Comparisons when extra spaces matter

Let's say we want to do a comparison where the difference in trailing spaces matters.

One option is to use the LIKE operator as we saw a few examples back. This is not the typical use of the LIKE operator however, so be sure to comment and explain what your query is attempting to do by using it. The last thing you want is some future maintainer of your code to switch it back to an equal sign because they don't see any wild card characters.

Another option that I've seen is to perform a DATALENGTH comparison in addition to the value comparison:

DECLARE 
    @NoSpaceValue VARCHAR(10) = 'a',
    @MultiSpaceValue VARCHAR(10) = 'a    '
SELECT
    IIF(@NoSpaceValue = @MultiSpaceValue AND DATALENGTH(@NoSpaceValue) = DATALENGTH(@MultiSpaceValue),1,0) AS ValuesAreEqual,
    DATALENGTH(@NoSpaceValue) AS NoSpaceBytes,
    DATALENGTH(@MultiSpaceValue) AS MultiSpaceBytes

image-7

This solution isn't right for every scenario however. For starters, you have no way of knowing if SQL Server will execute your value comparison or DATALENGTH predicate first. This could wreck havoc on index usage and cause poor performance.

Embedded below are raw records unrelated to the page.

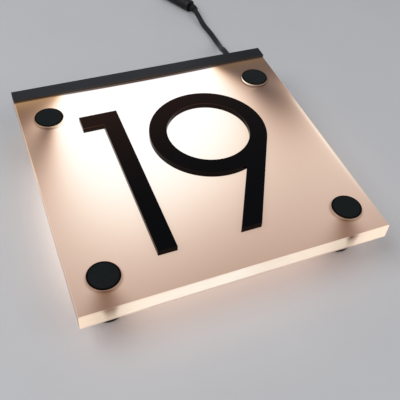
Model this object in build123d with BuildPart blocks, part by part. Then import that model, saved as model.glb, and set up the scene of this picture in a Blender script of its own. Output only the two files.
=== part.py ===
from build123d import *
import os
from math import asin, atan2, cos, hypot, pi, radians, sin, tan

# Illuminated house number sign, in millimetres.
# The sign lies on its standoffs: X runs to the sign's right, Y up the sign towards its light
# channel, and Z out of its face. The origin is the middle of the footprint, on the plane of the
# standoffs' bases.

# ---- Driving dimensions ------------------------------------------------------------------

# Panel: satin acrylic sheet, lit through its upper edge
sign_width = 200.0
sign_height = 200.0
panel_thickness = 11.8
panel_bevel = 0.5
panel_hole_diameter = 12.0

# Standoffs, washers and caps
standoff_diameter = 20.0
standoff_length = 20.0
standoff_bevel = 0.5
side_inset = 20.0
lower_inset = 21.0
upper_inset = 36.5
thread_diameter = 10.0
thread_depth = 15.0
thread_engagement = 8.0
thread_clearance = 0.05
stud_tip_bevel = 1.0
wall_screw_hole_diameter = 5.0
wall_screw_head_diameter = 8.0
rear_washer_thickness = 1.0
front_washer_diameter = 18.0
front_washer_thickness = 0.5
front_washer_clearance = 0.15
cap_diameter = 20.0
cap_thickness = 2.0
cap_bevel = 0.3

# Numerals: black acrylic sheet
digit_height = 129.5
digit_thickness = 4.0
digit_bottom = -74.6
digit_stroke = 12.4
one_width = 27.0
one_right = -33.8
nine_overshoot = 1.6
nine_diameter = 83.4
nine_centre_x = 21.5
nine_foot_x = 21.5

# Light channel: folded aluminium U over the panel's upper edge
channel_wall = 1.5
channel_depth = 11.0
channel_fold_radius = 0.6
bond_line = 0.1
bond_setback = 0.5
light_bay_depth = 4.0
end_plug_length = 3.0

# LED strip, cut from a 12 V reel with three chips and one resistor a segment
segment_length = 25.0
segment_count = 5
chips_per_segment = 3
strip_width = 8.0
tape_thickness = 0.2
board_thickness = 0.3
chip_length = 3.5
chip_width = 2.8
chip_height = 0.7
resistor_length = 3.2
resistor_width = 1.6
resistor_height = 0.6
pad_spacing = 4.0
solder_length = 2.2
solder_width = 1.8
solder_height = 1.2
solder_rounding = 0.4

# Wires, cable and grommet
wire_diameter = 1.2
wire_spacing = 1.9
wire_bend_radius = 1.0
wire_setback = 1.3
wire_slant = 4.0
wire_reach = 19.3
cable_diameter = 4.6
cable_inset = 23.7
grommet_flange_diameter = 9.0
grommet_neck_diameter = 7.0
grommet_outer_flange = 1.5
grommet_inner_flange = 1.0
grommet_rounding = 0.4

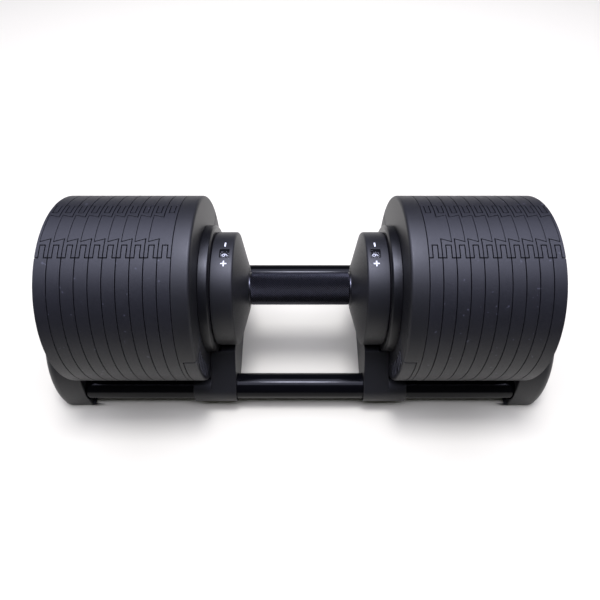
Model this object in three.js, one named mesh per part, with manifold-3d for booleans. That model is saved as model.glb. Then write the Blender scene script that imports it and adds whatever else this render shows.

A more serious problem can occur if you are comparing fields with different data types. For example, when comparing a VARCHAR to NVARCHAR data type, it's pretty easy to create a scenario where your comparison query using DATALENGTH will trigger a false positive:

DECLARE 
    @NoSpaceValue VARCHAR(10) = 'a ',
    @MultiSpaceValue NVARCHAR(10) = 'a'
SELECT
    IIF(@NoSpaceValue = @MultiSpaceValue AND DATALENGTH(@NoSpaceValue) = DATALENGTH(@MultiSpaceValue),1,0) AS ValuesAreEqual,
    DATALENGTH(@NoSpaceValue) AS NoSpaceBytes,
    DATALENGTH(@MultiSpaceValue) AS MultiSpaceBytes

image-8

Here the NVARCHAR stores 2 bytes for every character, causing the DATALENGTHs of a single character NVARCHAR to be equal to a character + a space VARCHAR value.

The best thing to do in these scenarios is understand your data and pick a solution that will work for your particular situation.

And maybe trim your data before insertion (if it makes sense to do so)!